My associates and I were trained as medical corpsmen and at times served in this capacity. However, our principal assignment was to photograph the medical history of the war and to produce illustrations for Army instructional publications based on early research in the treatment of battle casualties with the new drugs sulfanilamide and penicillin. A variety of additional assignments took me to Oran, Marrakech, Tunis, and Algiers. The many thousands of photographs made in fulfillment of these assignments are on file in the archives of the United States government. None of my "official" military photographs are included either here or in the image collections pertaining to Italy, Southern France and Germany. Rather, these are my own personal photographs, taken with my own equipment.

Before leaving Washington I had purchased a second-hand 2 1/4" by 3 1/4" Watson view camera made by Burke and James, a competitor to Graflex. All the photographs made during my time in North Africa were made with the Watson. While in North Africa, I developed a strong interest in the local civilian population, going about their daily lives in the midst of war. It was these ways of life, and these adaptations and resistances to the war, that I wanted to document for myself.

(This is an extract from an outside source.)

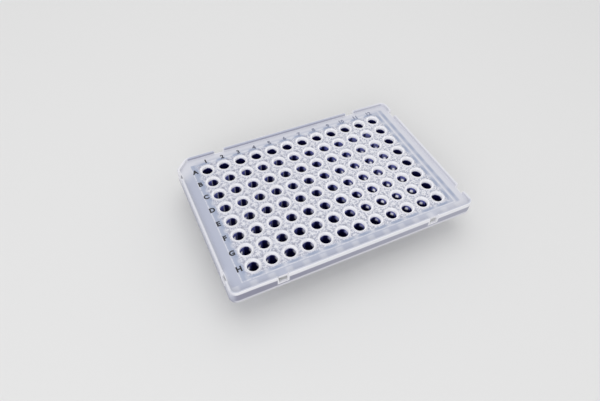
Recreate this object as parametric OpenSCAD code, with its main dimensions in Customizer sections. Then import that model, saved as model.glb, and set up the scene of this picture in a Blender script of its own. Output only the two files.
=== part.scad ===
// 96-well half-skirted PCR plate, moulded in one piece.
// Millimetres, +Z up. The origin is under the middle of the plate, level with the tips of the wells.
// Column 1 is at -X, row A is at +Y, and the cut corner is beside well A1.

/* [Plate] */
// Length at the skirt's lower edge, along a row of twelve wells
plate_l = 127.76; // [122:0.01:134]
// Width at the skirt's lower edge, along a column of eight wells
plate_w = 85.48; // [80:0.01:92]
// Height, from the tips of the wells to the top of the lip
plate_h = 20.7; // [17.5:0.1:24]
// Outside radius of the three round corners
corner_r = 3.7; // [2.2:0.1:6]
// How far the cut corner beside well A1 runs along each side
cut_leg = 6.1; // [4:0.1:7]
// Outside radius where the cut corner meets the two sides
cut_r = 3; // [2.2:0.1:4]

/* [Deck and lip] */
// Thickness of the deck that carries the wells
deck_t = 1.2; // [0.7:0.1:1.8]
// How far the lip round the plate stands above the deck
lip_rise = 1.6; // [0.8:0.1:2.4]
// Thickness of the lip
lip_t = 1.2; // [0.9:0.05:1.8]
// Bevel along the lip's top edges
lip_bevel = 0.2; // [0.05:0.05:0.4]

/* [Skirt] */
// Height of the outer wall, from the top of the lip to the skirt's lower edge
wall_h = 7.4; // [6:0.1:12]
// Thickness of the skirt
skirt_t = 1.1; // [0.6:0.05:1.2]
// How far the outer wall leans out, from the top of the lip to the skirt's lower edge
skirt_flare = 0.1; // [0:0.05:0.3]
// Height of the bead inside the skirt's lower edge
bead_h = 1.4; // [0.6:0.1:2]
// How far that bead stands in from the skirt
bead_t = 0.35; // [0.1:0.05:0.6]

/* [Gripper notches] */
// Distance from the middle to the notches in the front and back
notch_x = 39.7; // [20:0.1:50]
// Distance from the middle to the notches in the two ends
notch_y = 32; // [15:0.1:34]
// Width of a notch at the top of the lip
notch_top_w = 5; // [3:0.1:8]
// Width of a notch at its floor
notch_floor_w = 3.8; // [2:0.1:6]
// Height of a notch, from the top of the lip down to its floor
notch_h = 4.5; // [3:0.1:5.5]
// How far a notch reaches in from the outside of the lip
notch_in = 1.3; // [1.2:0.05:2]
// Radius of the lip's corners beside a notch
notch_round = 0.6; // [0.2:0.05:1]

/* [Wells] */
// Wells in a row
columns = 12; // [4:1:12]
// Wells in a column
rows = 8; // [2:1:8]
// Distance between the centres of neighbouring wells
pitch = 9; // [8:0.05:9.4]
// Inside diameter of a well's straight mouth
bore_d = 5.46; // [4.6:0.02:6]
// Wall thickness of the straight mouth
bore_wall = 0.45; // [0.3:0.05:0.7]
// Outside diameter of the raised rim round a mouth
rim_d = 7.2; // [6.9:0.05:7.8]
// How far the rim stands above the deck
rim_rise = 0.6; // [0.2:0.05:1]
// Width of the flat top of the rim
rim_land = 0.2; // [0.1:0.05:0.3]
// Angle between opposite sides of the cone
cone_angle = 17.5; // [15:0.5:22]
// Wall thickness of the cone
cone_wall = 0.35; // [0.25:0.05:0.6]
// Outside diameter at the lower end of the cone
tip_d = 2.7; // [2:0.1:3.4]
// Height of the rounded tip below the cone
tip_round = 0.55; // [0.3:0.05:0.9]
// Thickness of the floor at the bottom of a well
floor_t = 0.6; // [0.3:0.05:1]

/* [Ribs under the deck] */
// Depth of the ribs between the wells, below the deck
rib_depth = 2; // [1:0.1:4]
// Thickness of the ribs between the wells
rib_t = 0.8; // [0.5:0.05:1]
// Thickness of the frame rib round the wells
frame_t = 1; // [0.6:0.05:1.4]
// Distance from the outer columns' centres to the middle of the frame rib
frame_x = 7.5; // [6:0.1:8.5]
// Distance from the outer rows' centres to the middle of the frame rib
frame_y = 5.9; // [5:0.1:7]

/* [Hidden] */
$fn = 48;
// Facets of a bend in the outline, and of the lip's corner beside a notch
bend_steps = 10;
notch_steps = 4;
// How far a notch's cutter stands out of the wall that it cuts
notch_over = 1;

// Heights above the tips of the wells
deck_top = plate_h - lip_rise;
deck_under = deck_top - deck_t;
deck_mid = (deck_top + deck_under) / 2;
skirt_foot = plate_h - wall_h;
rim_top = deck_top + rim_rise;

// Radii of a well
bore_r = bore_d / 2;
collar_r = bore_r + bore_wall;
rim_r = rim_d / 2;
mouth_r = rim_r - rim_land;
tip_r = tip_d / 2;

// The cone's inner and outer faces lie side by side, cone_wall apart
cone_slope = tan(cone_angle / 2);
cone_gap = cone_wall / cos(cone_angle / 2);
inner_tip_r = tip_r - cone_gap;
inner_foot = tip_round + floor_t / 2;
bore_foot = inner_foot + (bore_r - inner_tip_r) / cone_slope;
collar_foot = tip_round + (collar_r - tip_r) / cone_slope;

// Half the distance between the outermost wells
field_x = pitch * (columns - 1) / 2;
field_y = pitch * (rows - 1) / 2;

// The plate's outline: each vertex has its place, its outside radius and the turn the wall makes there
outline = [
    [[-plate_l / 2, -plate_w / 2], corner_r, 90],
    [[plate_l / 2, -plate_w / 2], corner_r, 90],
    [[plate_l / 2, plate_w / 2], corner_r, 90],
    [[cut_leg - plate_l / 2, plate_w / 2], cut_r, 45],
    [[-plate_l / 2, plate_w / 2 - cut_leg], cut_r, 45]
];

// Length of the outline's side that a vertex's bend takes up
function bend_reach(v) = v[1] * tan(v[2] / 2);

// Direction of the side that runs from vertex u to vertex v
function side_angle(u, v) = atan2(v[0][1] - u[0][1], v[0][0] - u[0][0]);

// Centre of the bend at vertex v, which the side from vertex u runs into
function bend_centre(u, v) =
    let (a = side_angle(u, v))
    v[0] - bend_reach(v) * [cos(a), sin(a)] + v[1] * [-sin(a), cos(a)];

// The vertex before vertex i
function before(i) = outline[i == 0 ? len(outline) - 1 : i - 1];

// The outline moved in by inset, as a loop of points that starts with the bend at its first vertex
function outline_at(inset) = [
    for (i = [0:len(outline) - 1], k = [0:bend_steps])
        let (v = outline[i], a = side_angle(before(i), v) - 90 + v[2] * k / bend_steps)
        bend_centre(before(i), v) + (v[1] - inset) * [cos(a), sin(a)]
];

// Section of the outer wall: each point is its distance in from the outline and its height. The
// step between the skirt's inner face and the lip's lies inside the deck.
function wall_section() = [
    [0, skirt_foot],
    [skirt_t + bead_t, skirt_foot],
    [skirt_t + bead_t, skirt_foot + bead_h],
    [skirt_t, skirt_foot + bead_h + bead_t],
    [skirt_flare + skirt_t, deck_mid],
    [skirt_flare + lip_t, deck_mid + deck_t / 4],
    [skirt_flare + lip_t, plate_h - lip_bevel],
    [skirt_flare + lip_t - lip_bevel, plate_h],
    [skirt_flare + lip_bevel, plate_h],
    [skirt_flare, plate_h - lip_bevel]
];

// Lip and skirt: the section carried right round the outline as one closed skin
module outer_wall() {
    section = wall_section();
    m = len(section);
    n = len(outline_at(0));
    polyhedron(
        points = [for (p = section, q = outline_at(p[0])) [q[0], q[1], p[1]]],
        faces = [
            for (j = [0:m - 1], i = [0:n - 1])
                let (i2 = (i + 1) % n, j2 = (j + 1) % m)
                [j * n + i, j * n + i2, j2 * n + i2, j2 * n + i]
        ],
        convexity = 6
    );
}

// Places its children at the centre of every well
module each_well() {
    for (x = [-field_x:pitch:field_x + 0.01], y = [-field_y:pitch:field_y + 0.01])
        translate([x, y])
            children();
}

// Deck between the wells, with its edge buried in the outer wall and each hole's in a well's wall
module deck() {
    translate([0, 0, deck_under])
        linear_extrude(deck_t)
            difference() {
                polygon(outline_at(skirt_flare + skirt_t / 2));
                each_well()
                    circle(bore_r + bore_wall / 2);
            }
}

// One well, as the section of its wall turned round its axis
module well() {
    rotate_extrude()
        polygon([
            [0, 0],
            [tip_r - tip_round, 0],
            [tip_r, tip_round],
            [collar_r, collar_foot],
            [collar_r, deck_mid],
            [rim_r, deck_mid],
            [rim_r, rim_top],
            [mouth_r, rim_top],
            [bore_r, rim_top - mouth_r + bore_r],
            [bore_r, bore_foot],
            [inner_tip_r, inner_foot],
            [inner_tip_r - inner_foot + floor_t, floor_t],
            [0, floor_t]
        ]);
}

// Ribs under the deck: a frame round all the wells, and a bar between each two rows and columns
module ribs() {
    x = field_x + frame_x;
    y = field_y + frame_y;
    translate([0, 0, deck_under - rib_depth])
        linear_extrude(rib_depth + deck_t / 2) {
            difference() {
                square([2 * x + frame_t, 2 * y + frame_t], center = true);
                square([2 * x - frame_t, 2 * y - frame_t], center = true);
            }
            for (i = [1:columns - 1])
                translate([i * pitch - field_x - pitch / 2, 0])
                    square([rib_t, 2 * y], center = true);
            for (j = [1:rows - 1])
                translate([0, j * pitch - field_y - pitch / 2])
                    square([2 * x, rib_t], center = true);
        }
}

// One side of a notch's section: from its floor up to the arc that rounds the lip's corner, then on
// above the lip along the arc's last facet
function notch_side() =
    let (
        lean = atan2(notch_top_w - notch_floor_w, 2 * notch_h),
        reach = notch_round * tan(45 - lean / 2),
        centre = [notch_top_w / 2 + reach, plate_h - notch_round],
        arc = [
            for (k = [0:notch_steps])
                let (a = 180 - lean - (90 - lean) * k / notch_steps)
                centre + notch_round * [cos(a), sin(a)]
        ],
        end = arc[notch_steps] + 2 * (arc[notch_steps] - arc[notch_steps - 1])
    )
    concat(
        [[notch_floor_w / 2, plate_h - notch_h]],
        [for (k = [0:notch_steps - 1]) arc[k]],
        [end, [end[0], plate_h + notch_over]]
    );

// Notch cut in through the lip, the edge of the deck and the top of the skirt of one side
module notch() {
    side = notch_side();
    n = len(side);
    translate([0, -notch_over, 0])
        rotate([90, 0, 180])
            linear_extrude(skirt_flare + notch_in + notch_over)
                polygon(concat(side, [for (i = [n - 1:-1:0]) [-side[i][0], side[i][1]]]));
}

// Two notches in each side of the plate
module notches() {
    for (turn = [0, 180], s = [-1, 1]) {
        rotate([0, 0, turn])
            translate([s * notch_x, -plate_w / 2, 0])
                notch();
        rotate([0, 0, turn + 90])
            translate([s * notch_y, -plate_l / 2, 0])
                notch();
    }
}

// The whole moulding, in clear frosted polypropylene
module plate() {
    color([0.86, 0.88, 0.93]) {
        difference() {
            union() {
                outer_wall();
                deck();
                ribs();
            }
            notches();
        }
        each_well()
            well();
    }
}

plate();
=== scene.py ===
"""A 96-well half-skirted PCR plate: one frosted polypropylene moulding with its printed marks.

All lengths are in metres, in the frame of the packed part: +X runs along a row from column 1 to
column 12, +Y from row H to row A, and the floor is at z = 0, where the tips of the wells stand.
The materials work in millimetres and degrees.
"""

from functools import reduce
from math import cos, pi, radians, sin, sqrt, tan
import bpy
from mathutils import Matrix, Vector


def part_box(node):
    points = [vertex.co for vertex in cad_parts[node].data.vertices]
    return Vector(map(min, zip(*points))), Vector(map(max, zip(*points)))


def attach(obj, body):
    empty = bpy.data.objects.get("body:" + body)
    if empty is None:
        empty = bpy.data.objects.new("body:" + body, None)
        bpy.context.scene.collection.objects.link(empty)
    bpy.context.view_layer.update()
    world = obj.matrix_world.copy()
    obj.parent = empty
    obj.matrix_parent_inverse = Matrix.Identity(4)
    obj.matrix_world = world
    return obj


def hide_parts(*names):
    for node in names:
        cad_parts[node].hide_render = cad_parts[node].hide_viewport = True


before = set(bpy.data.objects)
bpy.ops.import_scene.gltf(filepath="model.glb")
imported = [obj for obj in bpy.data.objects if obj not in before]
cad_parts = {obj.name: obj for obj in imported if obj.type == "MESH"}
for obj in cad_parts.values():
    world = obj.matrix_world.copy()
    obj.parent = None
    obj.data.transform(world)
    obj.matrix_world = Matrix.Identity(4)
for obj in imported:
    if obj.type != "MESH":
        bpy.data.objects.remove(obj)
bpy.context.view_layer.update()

from types import SimpleNamespace

import bpy
import numpy as np
from mathutils import Vector

bl_info = {
    "name": "Half-skirted well plate",
    "version": (1, 0, 0),
    "blender": (4, 5, 0),
    "location": "3D View > Sidebar > Well plate",
    "description": "Builds a 96-well plate with its rims, ribs, notches and printed marks",
    "category": "Add Mesh",
}

MM = 0.001
NODE = "plate"
BODY = "root"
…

Although the actual Second World War itself has been well-documented -- in moving and still pictures; in literature and reportage; and in maps and charts and graphs -- the lives of those most affected by the Second World War largely escaped American attention. The "home front" was not a phenomenon limited to the United States. The reality of what the war meant to the homes of our allies and enemies was not something commonly communicated through official United States government channels. It was certainly not something which either my colleagues or I felt was our duty to document. Yet World War II -- "total war," as it has been called -- truly was both global and personal in scope. If, as it turns out, these photographs I make available to the public via this donation do anything to improve our understanding of what actually happened at these other "home fronts" during this pivotal event in modern history, the effort will have been worthwhile.